In the long run it’s a race against the numbers.

“Each school will make the decision for itself what is best, but I think members leaving could have a greater effect in the future (with more returning/staying in the NAIA) because of the difficulties of competing D2,” Osborne said.

Erickson, who coached at the NCAA Division I level, sees the budget as one big issue with a move from NAIA to the other organization, but also recruiting.

“Budget and travel is always a big deal (in NCAA), but I think recruiting is tougher on schools trying to move up,” Erickson said. “It’s a whole different band wagon when you come in to the NCAA rule book. It’s a lot easier to recruit the kids I need (at the NAIA level) through personal relationship. It’s nice not worrying about breaking a rule with the NAIA … just by contacting them.”

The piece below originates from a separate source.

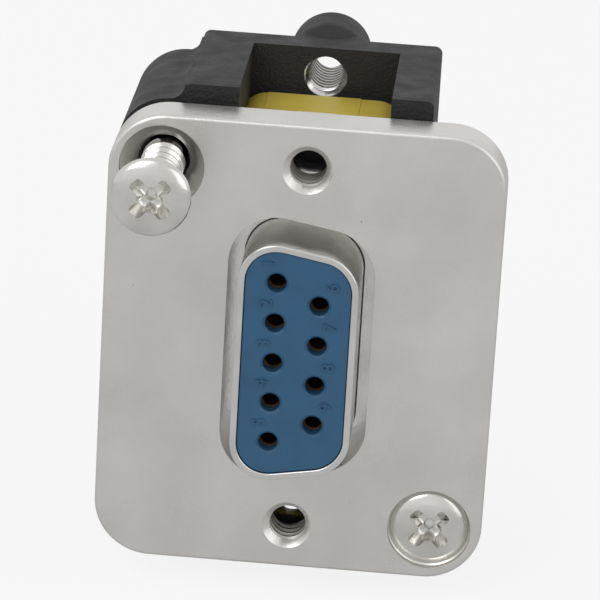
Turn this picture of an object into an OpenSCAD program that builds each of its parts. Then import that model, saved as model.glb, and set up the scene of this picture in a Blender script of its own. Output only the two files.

Scholarships tend to be of a larger monetary value for NCAA kids compared to the NAIA which packages smaller athletic awards with academic and federal monies.

Currently, USM and the KCAC seem to be a solid fit with the NAIA.

“The KCAC is probably the most stable or the second most stable league in the NAIA,” Crawford said. “We have a really solid, NAIA membership here with our 12 schools, and I am not aware of any of them exploring any other options. We are probably the most satisfied with what the NAIA is doing. Membership is not a point of issue for us.

“I have made it a point to be a really, good partner with the NAIA. I have pushed coaches and administrators to seek leadership opportunities. … I am able to have difficult conversations with the national office staff and those things have happened purposely. Before I became commissioner, I understand that the KCAC didn’t have that kind of ear with the NAIA. That’s been really purposeful and constructive for us.”